O Reserva Cultural, em plena avenida Paulista, poderia servir de exemplo de empreendimento cultural que, sem vender-se à tentação puramente comercial dos blockbusters, sobrevive sem patrocínio de grandes empresas. Mas o proprietário não endossa o uso de seu espaço como exemplo, sobretudo porque a ausência de parceiro não foi uma escolha deliberada.

"Já tive várias conversas com possíveis patrocinadores, que acabaram não indo adiante, por um motivo ou outro." O empresário acrescenta que nem todo patrocinador seria interessante, apesar do aporte financeiro e da possibilidade de cobrar ingressos mais baratos. "Eu adoraria uma empresa que acrescentasse algo ao cinema, e não só colocasse a marca em troca de dinheiro." Um exemplo de parceiro ideal seria uma empresa que atuasse com tecnologia.

Muitos amantes de filmes de arte torcem o nariz com veemência para Hollywood. Os cinéfilos mais radicais talvez não imaginem que a sede da Imovision enfileira nas paredes cartazes de antigos sucessos americanos, com estrelas de outros tempos, como Elizabeth Taylor (1932-2011) e James Dean (1931-1955). O empresário confessa uma certa nostalgia. "O cinema americano mudou muito. Nos anos 50, era interessante, fez parte da nossa formação. Depois, virou puro entretenimento e afastou os cinéfilos. Ficou tudo igual: o sujeito mata sete ou oito e namora a menina mais bonita."

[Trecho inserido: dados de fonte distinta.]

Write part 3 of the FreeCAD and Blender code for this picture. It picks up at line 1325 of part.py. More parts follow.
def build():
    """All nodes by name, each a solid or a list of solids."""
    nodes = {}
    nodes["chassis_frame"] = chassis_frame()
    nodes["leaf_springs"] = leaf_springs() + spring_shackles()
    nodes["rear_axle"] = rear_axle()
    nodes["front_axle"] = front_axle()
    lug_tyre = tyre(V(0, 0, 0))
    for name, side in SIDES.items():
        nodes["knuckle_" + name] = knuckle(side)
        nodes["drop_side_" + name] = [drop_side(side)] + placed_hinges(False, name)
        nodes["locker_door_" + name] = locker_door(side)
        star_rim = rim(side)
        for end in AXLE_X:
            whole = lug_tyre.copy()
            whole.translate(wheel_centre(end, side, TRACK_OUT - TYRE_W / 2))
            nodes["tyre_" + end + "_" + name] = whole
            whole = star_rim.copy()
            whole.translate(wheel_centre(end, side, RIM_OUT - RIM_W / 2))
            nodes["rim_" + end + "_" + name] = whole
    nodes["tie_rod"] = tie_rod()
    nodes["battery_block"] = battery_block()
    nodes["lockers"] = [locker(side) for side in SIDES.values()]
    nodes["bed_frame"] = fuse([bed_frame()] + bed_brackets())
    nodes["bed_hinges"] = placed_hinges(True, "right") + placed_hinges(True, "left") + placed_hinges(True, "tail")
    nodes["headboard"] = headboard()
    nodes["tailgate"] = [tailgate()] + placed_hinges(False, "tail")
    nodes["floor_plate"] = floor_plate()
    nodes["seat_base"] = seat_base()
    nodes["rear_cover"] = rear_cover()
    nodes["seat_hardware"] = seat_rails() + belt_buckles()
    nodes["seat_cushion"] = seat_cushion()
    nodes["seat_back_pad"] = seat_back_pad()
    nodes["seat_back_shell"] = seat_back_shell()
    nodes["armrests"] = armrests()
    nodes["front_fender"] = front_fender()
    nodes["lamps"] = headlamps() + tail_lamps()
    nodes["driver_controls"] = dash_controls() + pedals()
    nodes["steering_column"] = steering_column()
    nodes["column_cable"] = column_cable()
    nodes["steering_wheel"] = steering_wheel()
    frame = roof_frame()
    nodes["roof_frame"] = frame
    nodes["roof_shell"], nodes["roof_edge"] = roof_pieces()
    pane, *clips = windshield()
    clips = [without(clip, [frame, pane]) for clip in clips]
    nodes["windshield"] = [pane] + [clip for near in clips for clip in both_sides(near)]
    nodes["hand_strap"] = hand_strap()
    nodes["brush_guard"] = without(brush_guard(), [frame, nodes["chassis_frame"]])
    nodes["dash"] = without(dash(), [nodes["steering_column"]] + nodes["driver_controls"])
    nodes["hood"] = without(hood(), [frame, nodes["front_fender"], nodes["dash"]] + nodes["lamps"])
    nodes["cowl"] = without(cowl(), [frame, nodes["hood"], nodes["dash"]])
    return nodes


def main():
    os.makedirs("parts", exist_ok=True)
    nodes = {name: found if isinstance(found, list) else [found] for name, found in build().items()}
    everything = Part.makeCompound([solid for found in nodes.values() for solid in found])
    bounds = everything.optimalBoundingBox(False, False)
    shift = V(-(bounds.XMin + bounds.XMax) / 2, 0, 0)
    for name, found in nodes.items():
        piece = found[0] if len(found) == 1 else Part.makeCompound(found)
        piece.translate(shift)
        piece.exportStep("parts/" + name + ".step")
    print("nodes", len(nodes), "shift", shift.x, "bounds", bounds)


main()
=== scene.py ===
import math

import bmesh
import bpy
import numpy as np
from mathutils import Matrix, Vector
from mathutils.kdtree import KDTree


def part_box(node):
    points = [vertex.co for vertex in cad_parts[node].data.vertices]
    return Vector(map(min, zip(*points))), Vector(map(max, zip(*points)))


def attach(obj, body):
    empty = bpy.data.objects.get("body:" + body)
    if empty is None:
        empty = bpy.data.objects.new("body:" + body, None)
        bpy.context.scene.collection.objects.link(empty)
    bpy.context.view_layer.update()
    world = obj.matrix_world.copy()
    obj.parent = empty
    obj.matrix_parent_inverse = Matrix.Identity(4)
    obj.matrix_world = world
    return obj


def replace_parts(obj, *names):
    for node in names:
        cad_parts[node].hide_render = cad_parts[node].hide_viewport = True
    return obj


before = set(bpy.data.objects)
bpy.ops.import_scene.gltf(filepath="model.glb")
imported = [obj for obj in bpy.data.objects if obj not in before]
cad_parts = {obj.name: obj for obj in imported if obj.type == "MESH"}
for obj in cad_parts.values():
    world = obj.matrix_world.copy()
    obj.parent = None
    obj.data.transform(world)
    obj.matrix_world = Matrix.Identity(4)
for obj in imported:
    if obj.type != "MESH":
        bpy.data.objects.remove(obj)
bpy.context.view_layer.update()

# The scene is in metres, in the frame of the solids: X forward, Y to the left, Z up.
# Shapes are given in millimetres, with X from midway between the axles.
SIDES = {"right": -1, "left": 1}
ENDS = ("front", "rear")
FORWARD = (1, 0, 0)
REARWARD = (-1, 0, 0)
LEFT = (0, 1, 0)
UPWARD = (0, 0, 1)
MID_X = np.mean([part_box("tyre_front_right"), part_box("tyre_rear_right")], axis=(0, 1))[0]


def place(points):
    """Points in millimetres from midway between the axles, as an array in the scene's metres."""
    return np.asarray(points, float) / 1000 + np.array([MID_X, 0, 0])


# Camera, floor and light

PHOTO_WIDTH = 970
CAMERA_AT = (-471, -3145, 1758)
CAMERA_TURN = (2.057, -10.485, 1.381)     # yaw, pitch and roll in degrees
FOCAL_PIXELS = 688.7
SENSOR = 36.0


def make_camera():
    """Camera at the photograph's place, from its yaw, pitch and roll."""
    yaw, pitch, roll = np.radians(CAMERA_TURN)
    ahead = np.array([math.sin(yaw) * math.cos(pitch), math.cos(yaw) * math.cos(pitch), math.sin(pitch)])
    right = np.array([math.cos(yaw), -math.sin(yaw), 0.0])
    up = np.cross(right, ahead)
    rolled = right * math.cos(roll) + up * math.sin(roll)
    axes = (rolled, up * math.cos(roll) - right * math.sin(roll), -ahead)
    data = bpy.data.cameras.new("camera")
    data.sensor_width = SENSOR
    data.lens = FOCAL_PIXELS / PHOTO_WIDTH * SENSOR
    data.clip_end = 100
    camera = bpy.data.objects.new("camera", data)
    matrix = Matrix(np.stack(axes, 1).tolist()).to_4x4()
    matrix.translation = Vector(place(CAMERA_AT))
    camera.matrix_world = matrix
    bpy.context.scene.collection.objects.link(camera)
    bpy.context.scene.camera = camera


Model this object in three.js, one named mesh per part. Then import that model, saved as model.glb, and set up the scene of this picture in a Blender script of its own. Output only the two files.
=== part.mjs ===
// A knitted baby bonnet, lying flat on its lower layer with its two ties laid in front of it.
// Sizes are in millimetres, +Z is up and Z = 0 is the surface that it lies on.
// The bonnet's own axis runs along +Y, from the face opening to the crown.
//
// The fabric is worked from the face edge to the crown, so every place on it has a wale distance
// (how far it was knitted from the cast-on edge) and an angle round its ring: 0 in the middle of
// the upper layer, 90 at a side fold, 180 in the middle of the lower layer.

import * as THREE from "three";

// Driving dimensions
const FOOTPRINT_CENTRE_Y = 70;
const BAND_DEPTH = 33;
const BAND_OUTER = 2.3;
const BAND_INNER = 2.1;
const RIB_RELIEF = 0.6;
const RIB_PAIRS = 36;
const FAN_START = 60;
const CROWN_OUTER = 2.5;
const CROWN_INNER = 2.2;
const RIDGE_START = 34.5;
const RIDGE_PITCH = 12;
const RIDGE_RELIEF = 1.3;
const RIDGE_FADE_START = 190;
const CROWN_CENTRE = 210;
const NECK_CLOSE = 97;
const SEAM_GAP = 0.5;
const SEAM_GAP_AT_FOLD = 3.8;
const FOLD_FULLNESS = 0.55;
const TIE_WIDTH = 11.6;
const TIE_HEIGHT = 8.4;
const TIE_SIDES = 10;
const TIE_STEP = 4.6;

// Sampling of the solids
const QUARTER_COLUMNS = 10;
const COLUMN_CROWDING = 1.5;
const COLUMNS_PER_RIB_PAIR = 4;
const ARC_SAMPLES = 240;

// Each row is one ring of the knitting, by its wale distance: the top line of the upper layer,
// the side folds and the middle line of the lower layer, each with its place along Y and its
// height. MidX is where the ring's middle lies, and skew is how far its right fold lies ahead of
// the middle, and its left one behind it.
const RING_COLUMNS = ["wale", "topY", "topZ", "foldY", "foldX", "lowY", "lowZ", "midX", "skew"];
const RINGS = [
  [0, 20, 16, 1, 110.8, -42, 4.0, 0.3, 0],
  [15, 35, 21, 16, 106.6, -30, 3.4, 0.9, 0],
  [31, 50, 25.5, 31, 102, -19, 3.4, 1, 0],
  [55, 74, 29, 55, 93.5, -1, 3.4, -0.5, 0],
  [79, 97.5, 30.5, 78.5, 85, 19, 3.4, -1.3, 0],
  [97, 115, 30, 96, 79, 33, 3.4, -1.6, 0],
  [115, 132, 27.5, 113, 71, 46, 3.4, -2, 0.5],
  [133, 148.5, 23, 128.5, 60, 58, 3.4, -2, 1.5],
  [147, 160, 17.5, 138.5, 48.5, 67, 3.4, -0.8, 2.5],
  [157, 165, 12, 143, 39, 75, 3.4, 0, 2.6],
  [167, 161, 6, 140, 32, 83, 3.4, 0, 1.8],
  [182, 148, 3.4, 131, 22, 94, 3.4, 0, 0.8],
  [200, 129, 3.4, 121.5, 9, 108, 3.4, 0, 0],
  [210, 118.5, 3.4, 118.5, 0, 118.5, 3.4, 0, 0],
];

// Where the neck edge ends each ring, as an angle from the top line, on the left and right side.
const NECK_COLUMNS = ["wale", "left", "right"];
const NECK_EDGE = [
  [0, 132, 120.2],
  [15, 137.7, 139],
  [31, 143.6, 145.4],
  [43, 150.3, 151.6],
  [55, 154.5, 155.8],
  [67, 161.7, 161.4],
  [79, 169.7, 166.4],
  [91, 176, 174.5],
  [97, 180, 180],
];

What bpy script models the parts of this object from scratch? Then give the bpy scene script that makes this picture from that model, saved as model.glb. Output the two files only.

Enumerando na ponta dos dedos as transformações que testemunhou no audiovisual brasileiro, Bernardini se dá conta da variedade de experiências que teve. A Embrafilme foi extinta pouco depois do surgimento da empresa. Depois vieram a Lei Rouanet e a "retomada", e enfim a Lei doAudiovisual. O público aumentou algumas vezes, diminuiu em outras, ainda mais para filmes independentes. Apesar de tudo, Bernardini se diz otimista com o futuro do cinema independente no Brasil. "Trabalho com isto há 25 anos e nunca precisei trabalhar com um filme só porque ele daria dinheiro", diz. "Com todas as oscilações, pude manter a saúde da empresa."

Das três fases da cadeia do audiovisual - produção, distribuição e exibição -, Bernardini julga que a produção, justamente aquela em que ele não atua, está mais avançada. "Existem bons incentivos para produzir cinema no Brasil, mas ainda falta avançar na distribuição e na exibição. Hoje, é muito comum alguém fazer um filme e depois não conseguir mostrar, a não ser em festivais."

Embora reconheça que o mercado de distribuição melhorou de maneira geral, Bernardini considera que quem mais se beneficiou foram os filmes comerciais. Sua sugestão é que se criem mecanismos para facilitar a vida dos produtos mais difíceis. "Um filme tcheco, excelente, distribuído com uma ou duas cópias, poderia ter uma alíquota reduzida, por exemplo. Ele não é viável pagando o mesmo que produtos com muito mais escala, que podem negociar preços com os laboratórios."

O otimismo comanda o empresário a crer que o sistema vai se harmonizar de maneira favorável, e vê um exemplo a seguir em seu país natal. A França, diz Bernardini, pôde equilibrar o mercadoaudiovisual, com espaço para o cinema comercial e o de arte, graças a anos de debate. "O governo, produtores, distribuidores, exibidores, sentaram-se juntos e chegaram à conclusão óbvia: todos têm de sobreviver e conseguir ganhar alguma coisa", diz.

Um adversário inesperado da expansão dos cinemas de arte no Brasil foi a recente explosão dos valores imobiliários nas maiores cidades. Satisfeito com os bons resultados de seu "miniplex", Bernardini diz que gostaria de abrir mais um, mas recuou diante do preço dos aluguéis.

Em vez disso, o negócio mais recente de Bernardini é um café na Vila Madalena, onde também se vendem os pães produzidos por sua Pain de France. O cinema, porém, também é o horizonte deste empreendimento, embora gastronômico. Semanalmente, filmes distribuídos pela Imovision são exibidos de graça no café, em DVD.

"Minha única frustração com o Reserva Cultural foi ver que as pessoas não ficavam lá, discutindo, depois dos filmes. Era isso que eu queria. Espero que no Café Boulange isso aconteça!"